DIRECTION = Exact repetition of every entry is required.

*** RAW DATA ***

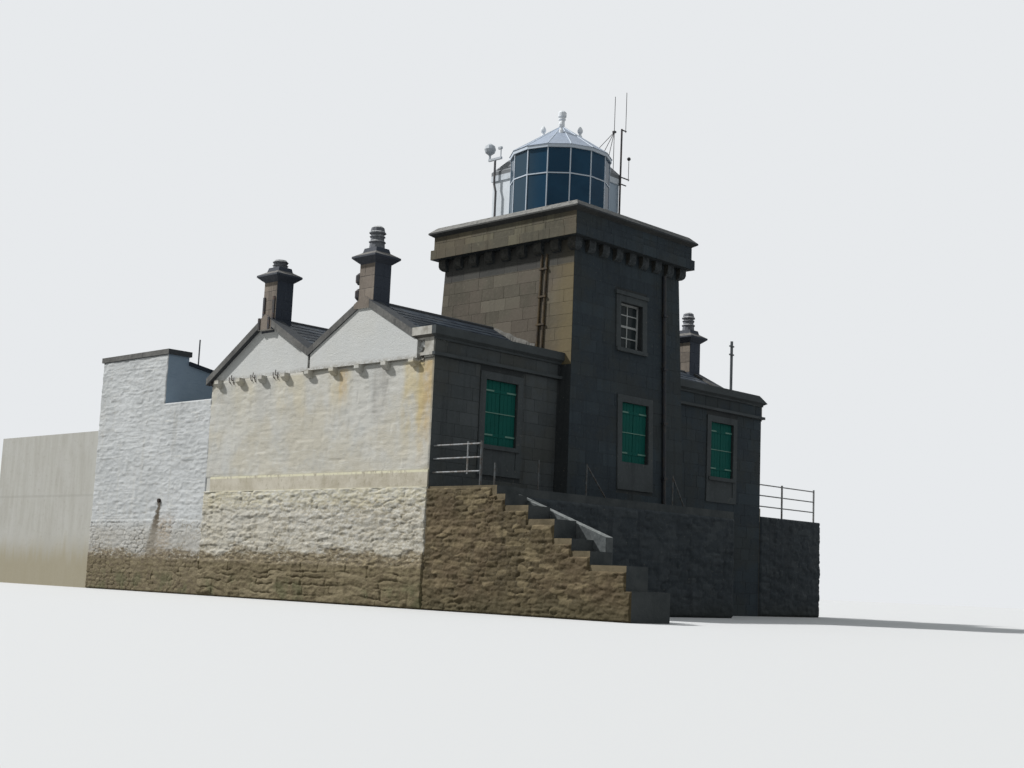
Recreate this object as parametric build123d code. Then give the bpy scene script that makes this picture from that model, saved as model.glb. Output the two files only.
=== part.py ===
from build123d import *
import math
import os

# A small square lighthouse in the middle of a keepers' dwelling, in millimetres.
# The house corner between the left gable and the front wall is at x 0, y 0 while the pieces are made.
# X runs along the front wall, Y runs back along the left gable, and Z 0 is the lowest footing.

# Dwelling
HOUSE_LENGTH = 14520
HOUSE_DEPTH = 9600
WALL = 500
FLOOR_TOP = 3100
FLOOR_THICKNESS = 200
ROOF_START = 550
FRONT_RIDGE = 2720
FRONT_RIDGE_TOP = 7990
FRONT_SLOPE = 0.54
VALLEY = 4970
REAR_RIDGE = 7030
REAR_RIDGE_TOP = 7930
REAR_EAVES = 6362
ROOF_THICKNESS = 120
EAVES_OVERHANG = 150

# Cornice, string course and plinth band
BED_BOTTOM = 6700
BED_DEPTH = 50
CORNICE_BOTTOM = 6810
CORNICE_TOP = 7020
CORNICE_DEPTH = 150
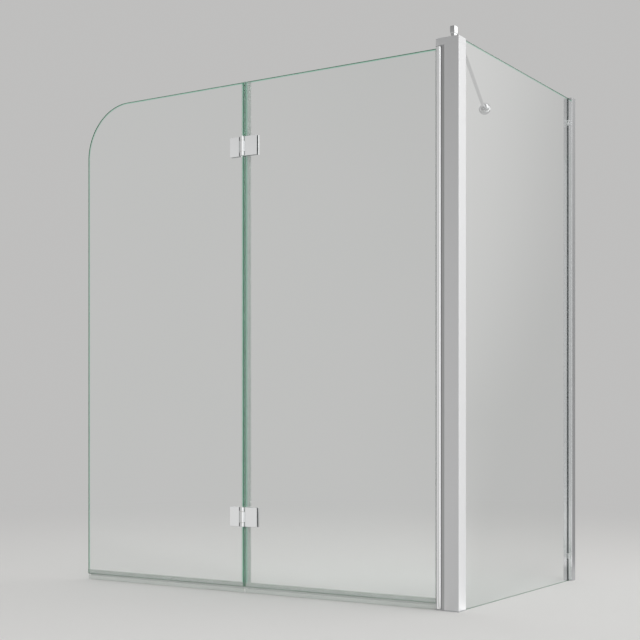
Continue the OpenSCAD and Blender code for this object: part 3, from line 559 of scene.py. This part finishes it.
def pane(name, node, body, thin, screw_x=None, round_corner=False):
    """A pane of glass with green edges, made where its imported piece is."""
    low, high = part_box(node)
    bm = box_mesh(low, high)
    if round_corner:
        corner = [e for e in bm.edges
                  if all(abs(v.co.x - low.x) < ON_PLANE and abs(v.co.z - high.z) < ON_PLANE
                         for v in e.verts)]
        soften(bm, CORNER_RADIUS, corner, segments=CORNER_STEPS)
    rim = [e for e in bm.edges if any(is_wide(f, thin) for f in e.link_faces)]
    soften(bm, GLASS_ARRIS, rim, segments=1)
    wide = [f for f in bm.faces if is_wide(f, thin)]
    bmesh.ops.inset_individual(bm, faces=wide, thickness=RIM_GLOW, use_even_offset=True)
    made = as_object(bm, name)
    if screw_x is not None:
        combine(made, screw_holes(screw_x, low.y, high.y), "DIFFERENCE")
    place_piece(made, "clear_glass", body, node, smooth_deg=PANE_SMOOTH_DEG)
    made.data.materials.append(green_edge)
    made.data.materials.append(rim_painted_glow)
    for face in made.data.polygons:
        if not is_wide(face, thin):
            face.material_index = EDGE_FACE
        elif from_outline(face.center, low, high, round_corner) < GLASS_ARRIS + RIM_GLOW:
            at_foot = face.center.z < low.z + RIM_GLOW
            face.material_index = CLEAR_FACE if at_foot else RING_FACE


pane("outer_pane", "outer_glass", "outer_panel", ACROSS, outer_screw_x, round_corner=True)
pane("inner_pane", "inner_glass", "inner_panel", ACROSS, inner_screw_x)
pane("side_pane", "side_glass", "fixed_frame", ALONG)

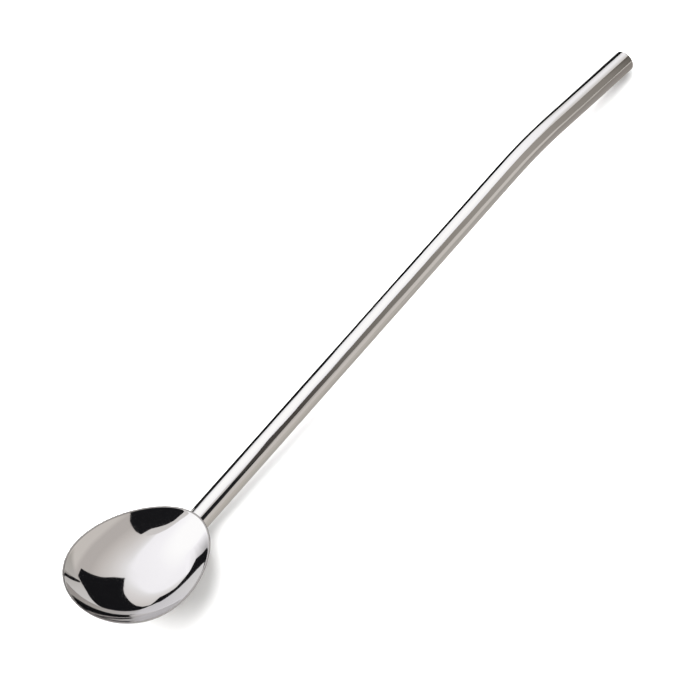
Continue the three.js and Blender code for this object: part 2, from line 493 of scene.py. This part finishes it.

***

TASK OUTPUT =
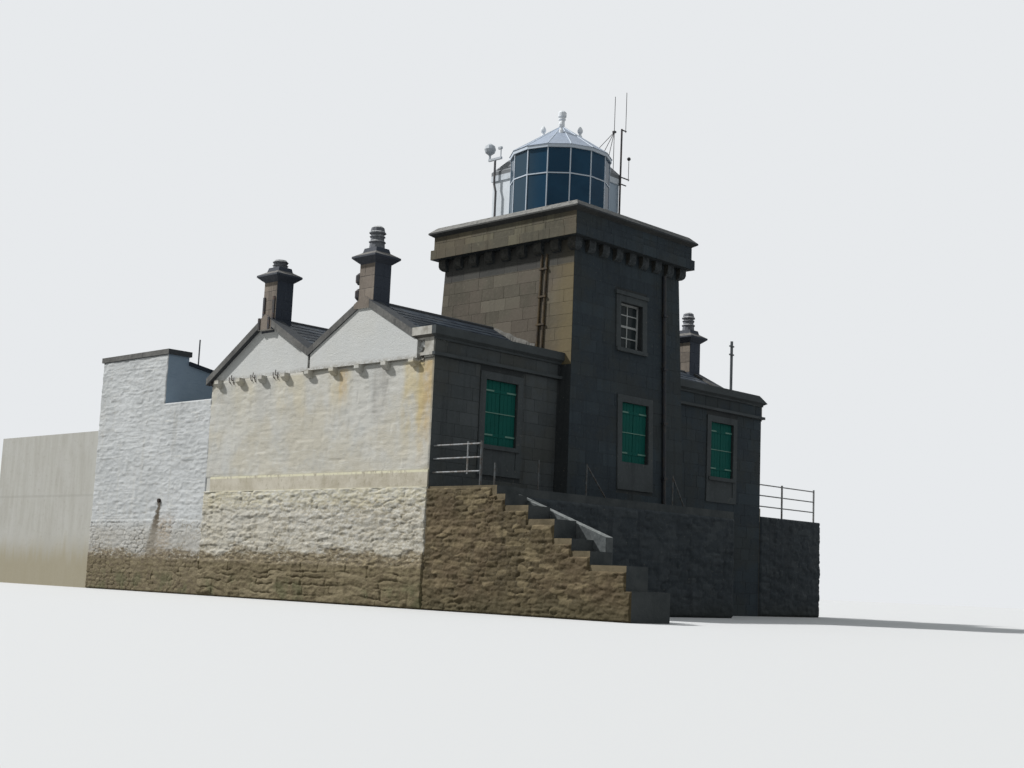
Recreate this object as parametric build123d code. Then give the bpy scene script that makes this picture from that model, saved as model.glb. Output the two files only.
=== part.py ===
from build123d import *
import math
import os

# A small square lighthouse in the middle of a keepers' dwelling, in millimetres.
# The house corner between the left gable and the front wall is at x 0, y 0 while the pieces are made.
# X runs along the front wall, Y runs back along the left gable, and Z 0 is the lowest footing.

# Dwelling
HOUSE_LENGTH = 14520
HOUSE_DEPTH = 9600
WALL = 500
FLOOR_TOP = 3100
FLOOR_THICKNESS = 200
ROOF_START = 550
FRONT_RIDGE = 2720
FRONT_RIDGE_TOP = 7990
FRONT_SLOPE = 0.54
VALLEY = 4970
REAR_RIDGE = 7030
REAR_RIDGE_TOP = 7930
REAR_EAVES = 6362
ROOF_THICKNESS = 120
EAVES_OVERHANG = 150

# Cornice, string course and plinth band
BED_BOTTOM = 6700
BED_DEPTH = 50
CORNICE_BOTTOM = 6810
CORNICE_TOP = 7020
CORNICE_DEPTH = 150
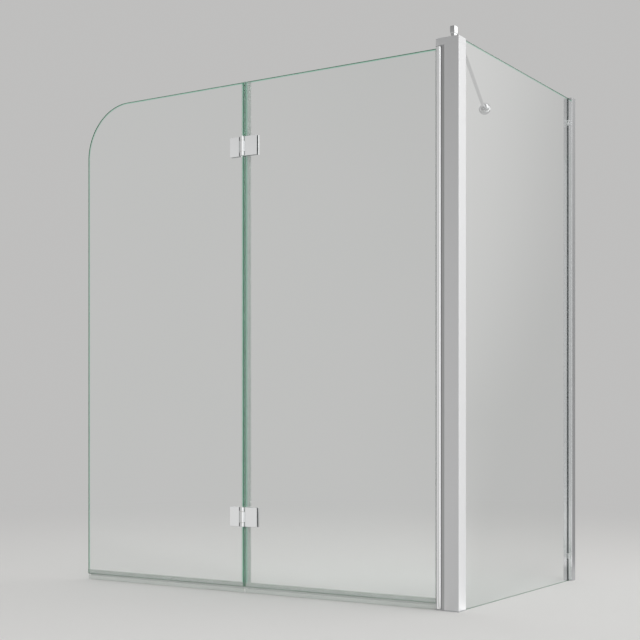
Continue the OpenSCAD and Blender code for this object: part 3, from line 559 of scene.py. This part finishes it.
def pane(name, node, body, thin, screw_x=None, round_corner=False):
    """A pane of glass with green edges, made where its imported piece is."""
    low, high = part_box(node)
    bm = box_mesh(low, high)
    if round_corner:
        corner = [e for e in bm.edges
                  if all(abs(v.co.x - low.x) < ON_PLANE and abs(v.co.z - high.z) < ON_PLANE
                         for v in e.verts)]
        soften(bm, CORNER_RADIUS, corner, segments=CORNER_STEPS)
    rim = [e for e in bm.edges if any(is_wide(f, thin) for f in e.link_faces)]
    soften(bm, GLASS_ARRIS, rim, segments=1)
    wide = [f for f in bm.faces if is_wide(f, thin)]
    bmesh.ops.inset_individual(bm, faces=wide, thickness=RIM_GLOW, use_even_offset=True)
    made = as_object(bm, name)
    if screw_x is not None:
        combine(made, screw_holes(screw_x, low.y, high.y), "DIFFERENCE")
    place_piece(made, "clear_glass", body, node, smooth_deg=PANE_SMOOTH_DEG)
    made.data.materials.append(green_edge)
    made.data.materials.append(rim_painted_glow)
    for face in made.data.polygons:
        if not is_wide(face, thin):
            face.material_index = EDGE_FACE
        elif from_outline(face.center, low, high, round_corner) < GLASS_ARRIS + RIM_GLOW:
            at_foot = face.center.z < low.z + RIM_GLOW
            face.material_index = CLEAR_FACE if at_foot else RING_FACE


pane("outer_pane", "outer_glass", "outer_panel", ACROSS, outer_screw_x, round_corner=True)
pane("inner_pane", "inner_glass", "inner_panel", ACROSS, inner_screw_x)
pane("side_pane", "side_glass", "fixed_frame", ALONG)

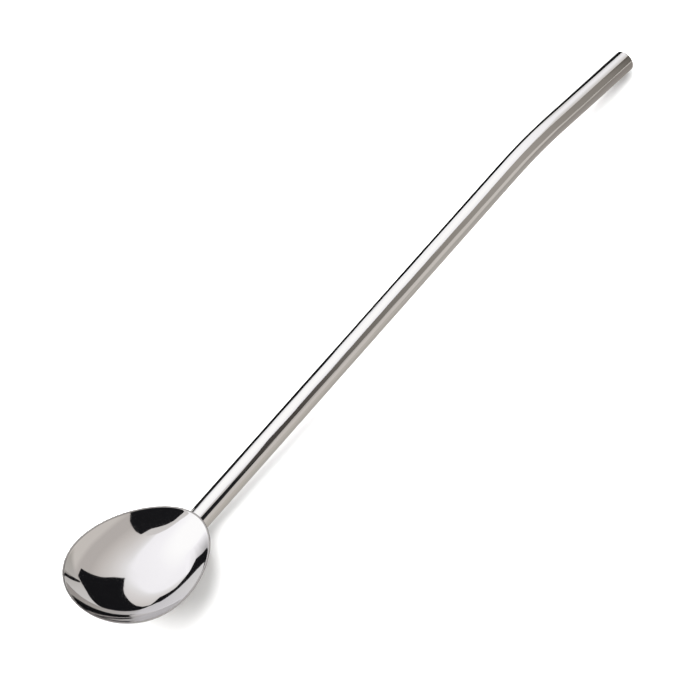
Continue the three.js and Blender code for this object: part 2, from line 493 of scene.py. This part finishes it.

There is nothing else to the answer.